Quebec Superior Court judge André Denis made history on May 22, 2009, when he convicted Desiré Munyaneza of seven counts of war crimes and crimes against humanity. Munyaneza, he said, had “intentionally killed dozens” during the Rwandan genocide of 1994 and “raped several women and pillaged homes and businesses.” For the first time ever, a Canadian court tried and found guilty a citizen of another country for crimes committed outside of Canada. It was an important test of Canada’s Crimes Against Humanity and War Crimes Act of 2000, which grants Canadian courts greater authority to try and punish war criminals residing in Canada, regardless of their nationality. The law itself and Justice Denis’s judgment sends a powerful message: if you commit monstrous crimes anywhere in the world, you will not be able to evade justice in the nooks and crannies of technicality and jurisdiction. Canadian justice is coming for you.

Just a day earlier, another Canadian court sent out a much different message. On May 21, 2009, the Supreme Court of Canada declined to consider whether or not suspected Taliban fighters in the custody of the Canadian Forces in Afghanistan are entitled to the rights and protections of the Canadian Charter of Rights and Freedoms. Amnesty International and the British Columbia Civil Liberties Association had asked the Supreme Court to judge whether the Canadian military had the right to hand Afghan terror suspects over to the indigenous government, where reliable reports were saying they were suffering torture and abuse. Amnesty and the BCCLA posed two questions to the court: “Does the charter apply … to the detention of non-Canadians by the Canadian forces…?” and, if not, would it apply if “the transfer of the detainees in question would expose them to a substantial risk of torture?” To which the Supremes said, merely: “Questions answered in the negative.”

So: which is it?

Is Canadian law so universal—so undeniably and cosmically just—that it applies to everyone, no matter their location or nationality, as in Munyaneza’s case? Or do our laws stop sharply at our borders, with no obligation to extend our protections to non-citizens in the custody of our government, as in the case of the Afghan prisoners? It’s one or the other—it can’t be both.

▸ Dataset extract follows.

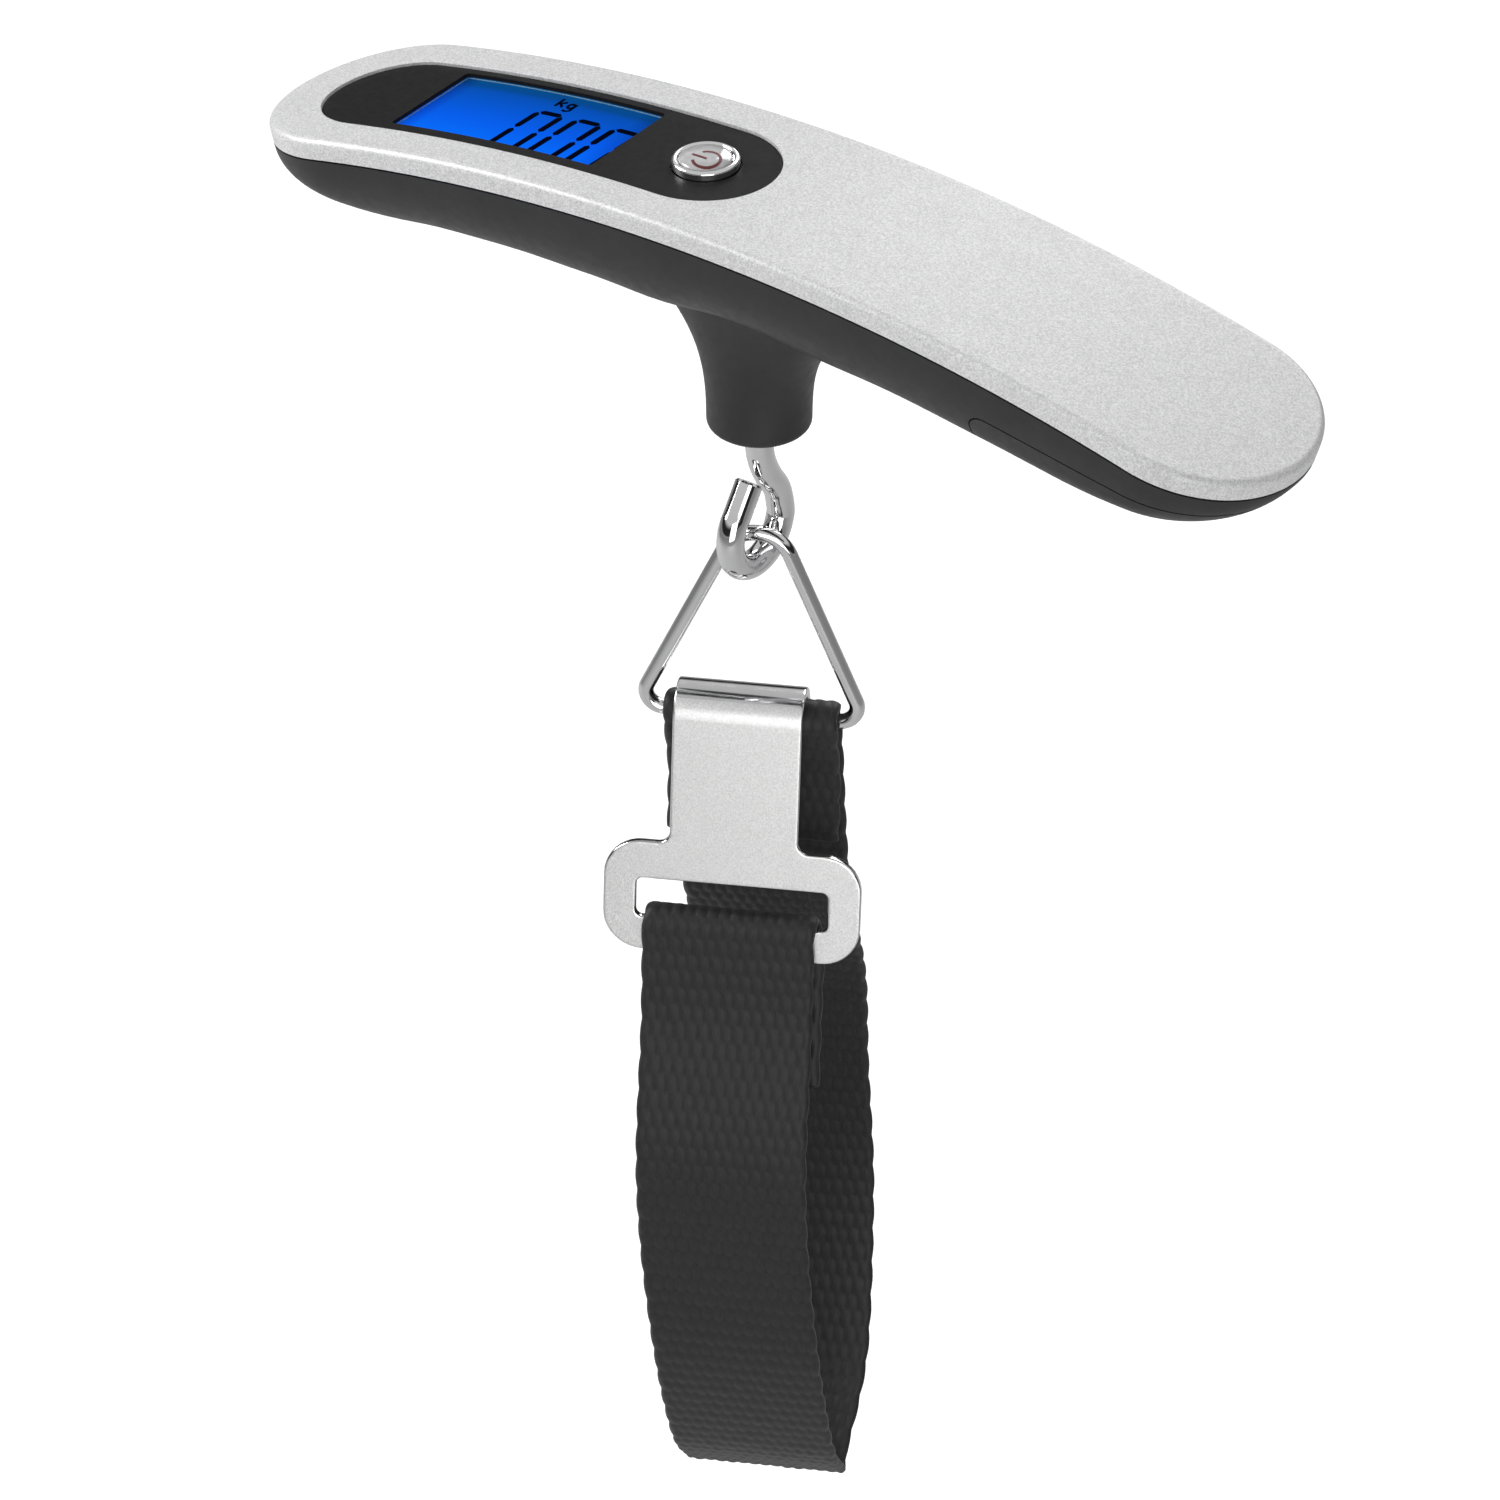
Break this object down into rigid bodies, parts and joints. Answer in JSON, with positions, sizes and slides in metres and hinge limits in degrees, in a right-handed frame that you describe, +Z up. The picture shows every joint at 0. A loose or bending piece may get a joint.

Canada’s lawmakers apparently want to keep the credit and deflect the blame. Canada is trying to make up for lost time on the war-crimes front—having earned a deserved reputation as a safe haven for Nazi war criminals in the late 20th century—and wants to strut its new tough-on-crime credentials to the international community. This is why Munyaneza was not deported back to Rwanda or the International Criminal Court, both of which have their own systems for prosecuting exactly these cases. We’re quite happy to take the convenient and comfortable position of condemning a well-known genocidaire and throwing him in our prison, a trophy we’ve awarded ourselves. But when it comes to the politically awkward prospect of extending our justice to alleged terrorists and insurgents in Afghanistan, well, suddenly it’s complicated. Not good enough. Human rights are human rights—no exceptions. If our prosecutions are global, then so are our protections, and the Afghan detainees must receive those benefits. Will Canadian justice come for them, too?